Some of the most recent home video iterations have come awfully close to using the film’s still potent reputation to smuggle all manner of “further reading” into the conversation. The luxe 50th anniversary edition made wish fulfillment and alternate histories its entire mission statement, going so far as to include the feature film PT 109 (starring Cliff Robertson as JFK in his soldiering years) alongside not one, not two, but three documentaries about JFK’s accomplishments in office. Shout! itself recently released a package of Stone’s recent JFK Revisited that many mistakenly thought also included the 1991 film.
In contrast, this box set comes on like a major corrective to that trend, to the point that it actually features far less bonus content than most of the other relatively recent editions. But the content it does include largely sticks to the appropriate lane: offering support and context around the story of the film, its making, and the immediate effects of its controversial release.
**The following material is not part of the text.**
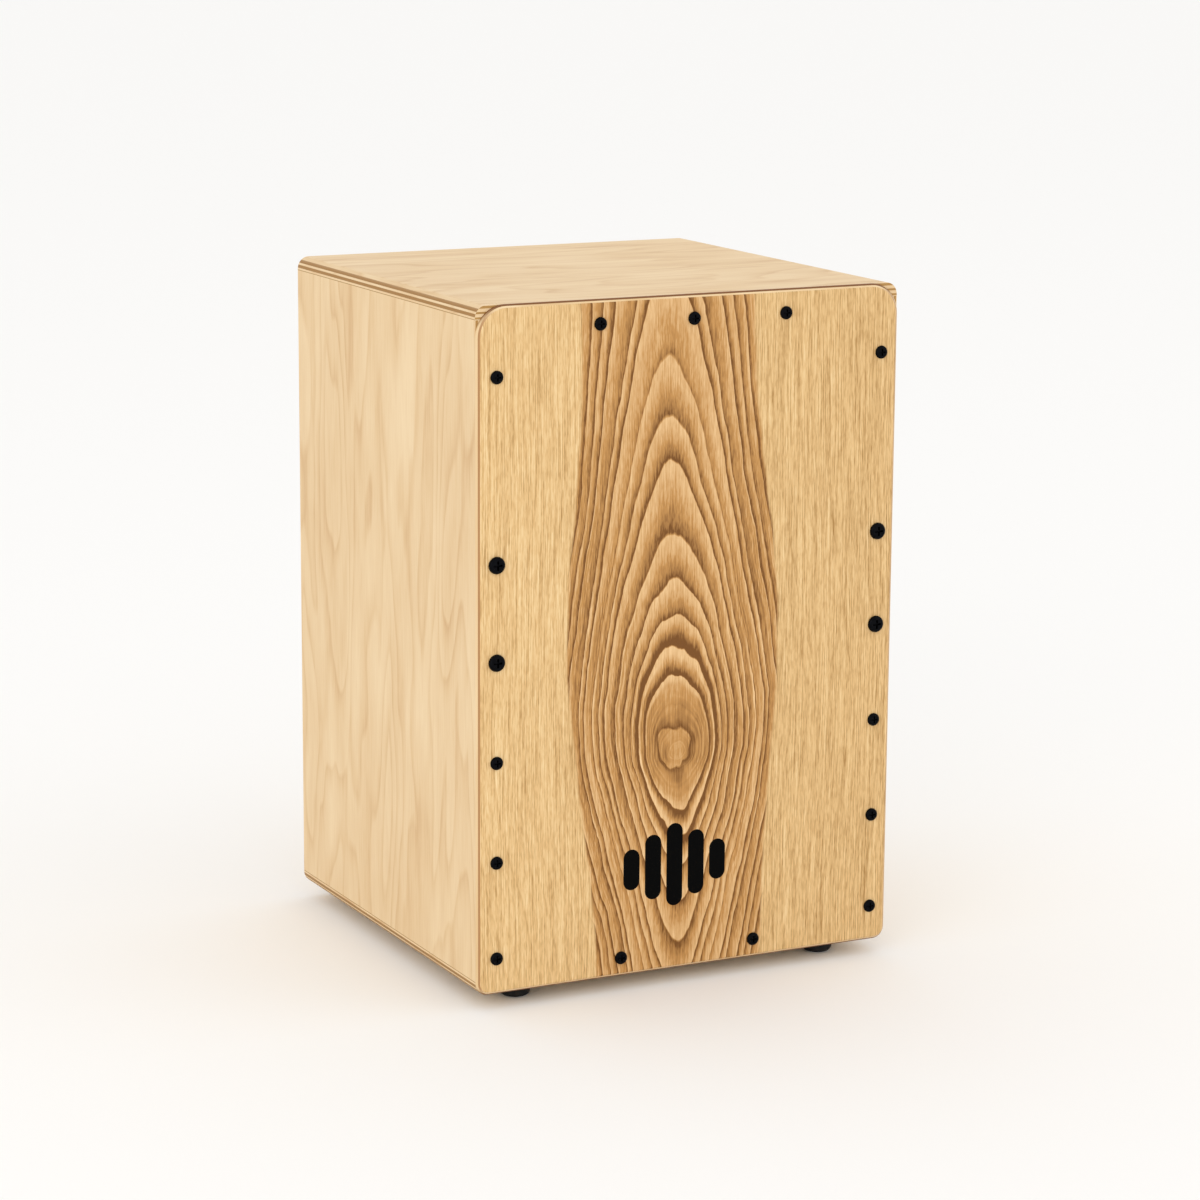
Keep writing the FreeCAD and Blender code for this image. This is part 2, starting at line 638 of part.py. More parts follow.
seat_and_floor_boards()
side_boards()
back_board()
back_strips()
striking_plate()
front_battens()
plate_fixings()
feet()
foot_fixings()
cheek_blocks()
snare_rail()
pivot_fixings()
snare_fixings()
check_and_write()
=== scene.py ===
import math

import bpy
from mathutils import Matrix, Vector


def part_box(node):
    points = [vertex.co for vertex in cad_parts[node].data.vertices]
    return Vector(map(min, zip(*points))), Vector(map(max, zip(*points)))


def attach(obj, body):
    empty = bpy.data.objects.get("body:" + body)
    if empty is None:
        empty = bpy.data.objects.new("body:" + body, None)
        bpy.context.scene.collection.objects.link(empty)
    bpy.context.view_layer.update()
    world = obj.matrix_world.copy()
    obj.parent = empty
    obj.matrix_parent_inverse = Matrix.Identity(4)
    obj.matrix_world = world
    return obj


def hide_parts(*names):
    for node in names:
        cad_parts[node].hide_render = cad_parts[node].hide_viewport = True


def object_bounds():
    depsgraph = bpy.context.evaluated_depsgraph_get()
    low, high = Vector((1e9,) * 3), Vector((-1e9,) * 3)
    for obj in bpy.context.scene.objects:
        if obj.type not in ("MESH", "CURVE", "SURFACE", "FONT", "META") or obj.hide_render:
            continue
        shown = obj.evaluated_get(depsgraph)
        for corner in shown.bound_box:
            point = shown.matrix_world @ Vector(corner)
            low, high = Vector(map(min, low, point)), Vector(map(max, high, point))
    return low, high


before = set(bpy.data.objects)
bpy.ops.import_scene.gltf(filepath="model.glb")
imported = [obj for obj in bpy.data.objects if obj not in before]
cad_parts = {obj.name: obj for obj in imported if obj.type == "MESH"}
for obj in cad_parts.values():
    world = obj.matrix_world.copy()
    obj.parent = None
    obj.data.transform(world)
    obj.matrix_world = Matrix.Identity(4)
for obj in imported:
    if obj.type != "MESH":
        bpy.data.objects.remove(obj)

cad_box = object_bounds()
MM = 0.001


# ---- The studio -------------------------------------------------------------------------------
# A sheet of pale seamless paper on the floor, an even white surround and two wide soft lights.
# The camera stands to the drum's left, a little above it, with a long lens.

PAPER_SIDE, PAPER_LEVEL = 60.0, -0.0001
PAPER_COLOUR, PAPER_PALE = "#F7F6F4", "#FBFAF8"
PAPER_FIBRE = 0.9
SURROUND_COLOUR = "#FFFFFF"
SURROUND_STRENGTH = 1.0
KEY_LIGHT = {"place": (-3.2, -3.2, 1.7), "side": 2.6, "watts": 30}
FILL_LIGHT = {"place": (3.4, -2.6, 1.6), "side": 2.6, "watts": 12}
CAMERA_PLACE = (-1.0873, -2.1724, 0.7351)
CAMERA_YAW, CAMERA_DOWN, CAMERA_ROLL = 26.744, 11.818, 0.359
LENS, SENSOR = 110.57, 36.0

scene = bpy.context.scene
scene.view_settings.view_transform = "Standard"


def linear(colour):
    """An sRGB hex colour as linear red, green and blue, with full alpha."""
    parts = [int(colour[start:start + 2], 16) / 255 for start in (1, 3, 5)]
    light = [part / 12.92 if part <= 0.04045 else ((part + 0.055) / 1.055) ** 2.4 for part in parts]
    return (*light, 1.0)


def add(tree, kind, *sources, inputs=None, **settings):
    """Add a shader node, with its settings, and feed its inputs by rank or by name.

    A source is another node (its first output), a socket or a constant; None leaves an input alone.
    """
    node = tree.nodes.new("ShaderNode" + kind)
    for name, value in settings.items():
        setattr(node, name, value)
    feeds = [*enumerate(sources), *(inputs or {}).items()]
    for socket, source in feeds:
        if isinstance(source, bpy.types.Node):
            source = source.outputs[0]
        if isinstance(source, bpy.types.NodeSocket):
            tree.links.new(source, node.inputs[socket])
        elif source is not None:
            node.inputs[socket].default_value = source
    return node


def new_material(name):
    """An empty node material, the object's place in millimetres, and its surface normal."""
    material = bpy.data.materials.new(name)
    material.use_nodes = True
    tree = material.node_tree
    tree.nodes.clear()
    where = add(tree, "TexCoord")
    place = add(tree, "VectorMath", where.outputs["Object"], operation="SCALE", inputs={"Scale": 1 / MM})
    return material, tree, place, where.outputs["Normal"]


def finish_material(tree, shader):
    """Send a shader to the surface."""
    add(tree, "OutputMaterial", shader)


def seamless_paper():
    """Matt paper: soft and even, with a fibre that only shows close to."""
    material, tree, place, _ = new_material("seamless_paper")
    fibre = add(tree, "TexNoise", place, inputs={"Scale": 1 / PAPER_FIBRE, "Detail": 2.0})
    bump = add(tree, "Bump", inputs={"Strength": 0.1, "Distance": 0.1 * MM, "Height": fibre})
    tint = add(tree, "MixRGB", fibre, linear(PAPER_COLOUR), linear(PAPER_PALE))
    paper = {"Base Color": tint, "Roughness": 0.9, "IOR": 1.45, "Specular IOR Level": 0.2, "Normal": bump}
    finish_material(tree, add(tree, "BsdfPrincipled", inputs=paper))
    return material


half_paper = PAPER_SIDE / 2
paper_mesh = bpy.data.meshes.new("studio_floor")
paper_corners = [(across, along, PAPER_LEVEL) for across, along in (
    (-half_paper, -half_paper), (half_paper, -half_paper),
    (half_paper, half_paper), (-half_paper, half_paper))]
paper_mesh.from_pydata(paper_corners, [], [(0, 1, 2, 3)])
paper_mesh.materials.append(seamless_paper())
studio_floor = bpy.data.objects.new("studio_floor", paper_mesh)
scene.collection.objects.link(studio_floor)

surround = bpy.data.worlds.new("white_surround")
surround.use_nodes = True
surround.node_tree.nodes.clear()
glow = add(surround.node_tree, "Background", linear(SURROUND_COLOUR), SURROUND_STRENGTH)
add(surround.node_tree, "OutputWorld", glow)
scene.world = surround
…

All three discs of the film are accompanied by the feature-length commentary by Stone, which has been in circulation since 2001, and is sort of akin to hearing him read aloud the annotations from his 600-page published screenplay. Rather than use the inclusion of the theatrical cut to give Stone, or anyone else, a chance to offer some fresh perspectives, Shout! merely cuts down the old track, despite it having clearly been recorded for the director’s cut.
The new content comes in the form of a half-dozen newly produced interview featurettes with various crew members, none of which broaches 10 minutes in length, most of which focus on the task of bringing Stone’s vision to life on the screen…except for Stone’s new clip, which finds him still frozen in conspiracy overdrive, albeit a tad calmer and more resigned than before. Aside from that, the set recycles an hours’ worth of deleted scenes, a featurette detailing developments in the investigation following the film’s release, and a short clip of L. Fletcher Prouty, the inspiration for X in the film, that somewhat proves how much easier it is to believe wild conspiracies when they’re delivered by Donald Sutherland’s graveled drone.
Overall
Even without A-listers Tommy Lee Jones, Joe Pesci, and Kevin Bacon playing shady gay conspirators, or a jive-talking John Candy crowing “You got the right ta-ta but the wrong ho-ho,” JFK still stands as possibly the purest camp artifact of American political cinema.